The James Pickens Jr. Foundation Charity Roping is a labor of love for Cleveland-born Pickens, who stars as Dr. Richard Webber on ABC’s Grey’s Anatomy. “The Pickens,” as the cowboys call it, combines two of Pickens’ passions—mentoring young people and the cowboy way of life. Pickens and his wife, Gina, formed the James Pickens Jr. Foundation “to bring increased value to the lives of people of this generation and the generations that follow.” He also loves to rope when he’s not on set in his scrubs.
“I’ve always been a huge fan of the West,” said Pickens, who calls Jake Barnes his “biggest cowboy influence.” “Growing up in the city I didn’t have the occasion to be around horses. When I moved to California, I made some relationships with some stunt and transportation guys who roped. One of them kept a roping dummy in his trailer. I watched him rope that thing, and I was intrigued. Roping has been a great escape from the fast-paced, high-pressure Hollywood lifestyle. Roping is a real adrenaline rush, and it’s a great hobby for me.”
His time is tight, but Pickens team ropes every chance he gets. Why did he decide to produce an open roping for his cowboy friends?
“I do it because of my passion for team roping, and also for kids and trying to recognize and bring attention to where kids are in our society today, where we should elevate them to, and how we should celebrate them and recognize their value,” he said. “To celebrate our young people and couple that with my passion for the Western lifestyle is reason enough to do it. I thought acting was hard, but it’s nothing compared to what a professional cowboy’s life is like. These guys are amazing, and Kaleb, Walt and the rest of the guys put on a great show for us today.”
The cowboy crowd is grateful to the likes of Producer Pickens.
“It’s pretty cool to get to come rope for this amount of money on a Tuesday between rodeos,” Driggers said. “And there are a lot of chances to win. It also pays good money on down through fifth. That’s one thing about an open roping that we really appreciate and enjoy—not just top-loading first and having the big headlines about how much it paid. Roping’s gotten so tough now that if you stub your toe on one steer, you’re going to end up winning third or fourth in the snap of a finger. Placing here today paid good money on an 87-team roping. I like that a lot.”
“Roping with this guy is like buying a lottery ticket and getting to look at the numbers before you buy it,” Woodard said of Driggers. “When you rope with him, he tells you a lot—“Great shot. Great save.” That gives me energy. It’s like, ‘Hey, this guy believes in me.’ He believes he’s going to win, and he makes you believe it, too.

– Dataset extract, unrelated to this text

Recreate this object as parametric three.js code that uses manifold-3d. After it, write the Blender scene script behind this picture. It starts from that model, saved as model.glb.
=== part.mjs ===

“I admire all these guys I’m roping against. They are amazing ropers, and these are good guys. I’m a 62-year-old #10 heeler. I think about winning all the time. Where do I fit in? I don’t do this for the money. I do it for the challenge. I love this lifestyle.”
2018 James Pickens Jr. Foundation Charity Roping Results ($10,000 added; entry fees $350 a man)
Results are as follows: payoffs are per man.
Open Roping: 87 teams.
Round 1: 1. Garrett Rogers and Russell Cardoza, 6.17, $1,510. 2. Coleman Proctor and Billie Jack Saebens, 6.28, $1,006.
Round 2: 1. Andrew Ward and Kollin VonAhn, 6.25, $1,510. 2. Joshua Torres and Cody Hogan, 6.42, $1,006.
Short Round: 1. Jr Dees and Nano Garza, 5.91, $600.
Average: 1. Kaleb Driggers and Walt Woodard, 34.08, $6,040. 2. Riley Minor and Travis Graves, 34.18, $5,034. 3. Andrew Ward and Kollin VonAhn, 35.45, $4,026. 4. Jeff Flenniken and Jonathan Torres, 36.37, $3,020. 5. Aaron Macy and Wyatt Cox, 38.27, $2,013.
Pro Am Roping: Payoff for this roping is 60/40
32 teams (pro headers, amateur heelers):
Fast time: 1. 6.02, Chad Masters, $160, and Kyle Mahon, $240. 2. 7.13, Spencer Mitchell, $160 and Zane Denio, $240.
Average: 1. 23.93, Kelly Barker, $694, and Bryan Johnson, $1,040. 2. 26.28, Luke Brown, $416, and Shawn Small, $624. 3. 27.10, Chad Masters, $278, and Will Cowden, $416.
67 teams (amateur headers, pro heelers):
Fast time: 1. 6.33, Buster Berna, $240, and Kasper Roy, $160. 2. 6.90, Dave Carrico, $240, and Chase Tryan, $160.
Average: 1. 24.69, Robert Kitchell, $1,952, and Russell Cardoza, $1,302. 2. 26.13, Sonny Cowden, $1,464, and Cesar de la Cruz, $976. 3. 26.35, Brandi Smith, $976, and Jake Long, $650. 4. 26.44, JR Marshall, $488, and Ty Arnold, $326.